8. Pelatihan Advokasi anak
Pelatihan Advokasi Anak dikemas dengan berbagai permainan yang mendidik dan menginspirasi. [Foto: Maria Sucianingsih/SATUNAMA]
Pelatihan yang berjalan dua hari satu malam itu meninggalkan banyak sekali ilmu dalam hati kami. Pengupasan tuntas tentang hak anak, kasus kekerasan, advokasi, hingga tindak lanjut acara ini. Ketika Mak Nunung yang bertindak sebagai salah satu fasilitator pelatihan mulai bicara tentang hak anak, semua peserta tergerak untuk bertanya banyak hal; pelanggaran, dukungan, kasus.

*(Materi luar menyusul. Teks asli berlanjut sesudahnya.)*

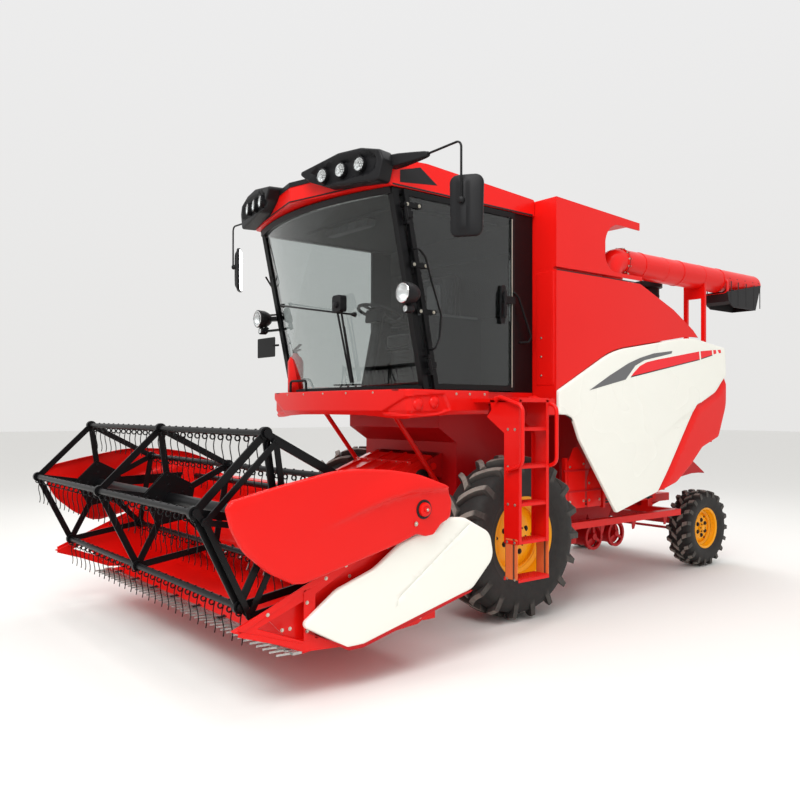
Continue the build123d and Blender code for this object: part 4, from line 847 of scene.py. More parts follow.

Pendek kata, jika 20 anak dari 4 desa saja bisa bercerita tentang berbagai kasus yang ada, bertanya dan meminta jawaban bagaimana menanganinya, padahal banyak desa di Indonesia ini, hitung saja berapa banyak yang bisa diungkapkan. Kita harus melebarkan sayap, membuka mata dan telinga, hati dan pikiran bahwa masih banyak kekerasan di luar sana. Masih banyak anak dan orang dewasa yang menjadi pelaku kekerasan, namun tidak menyadarinya. Pengaruh lingkungan, kebiasaan-kebiasaan buruk yang diamini khalayak umum dianggap sah untuk dilakukan.

Saya selalu bertanya-tanya, apakah ada sebuah negeri yang hidup damai tanda kekerasan? Dengan anak-anak yang tumbuh dan berkembang dengan nyanyian masa kecil, bukan lirik “bukak sithik, joss!” atau cinta-cintaan ala sinetron, pembiasan gender, pengesahan bullying atau penindasan pada yang lemah. Kapan didikan buat belajar? Sedangkan orang tua tidak selalu ada dan membimbing anak saat menonton televisi.

Kenyataan yang ada sungguh memprihatinkan. Untungnya masih ada anak yang peduli dengan lingkungan, dengan teman sebaya, menjadi pendengar dan penasihat yang baik. Dengan usainya pelatihan yang sangat singkat itu, mungkin setiap anak sudah bercerita dan berbagi ilmu pada yang lain. Sungguh agung apa yang dinamakan kebaikan, kepedulian menyatukan kami dalam satu naungan; bersama untuk tahu, bersama untuk berbagi.

Sekadar informasi, di Kadilajo, perpustakaan keliling yang sebelumnya hanya ada di Dukuh Tegalrejo, Ndelajo, dan Kalikajar, sekarang sudah merembet di Sepuloh dan Nggrenjeng. Setiap orang harus mampu berkata dalam hatinya, “Hari ini aku akan memulai”.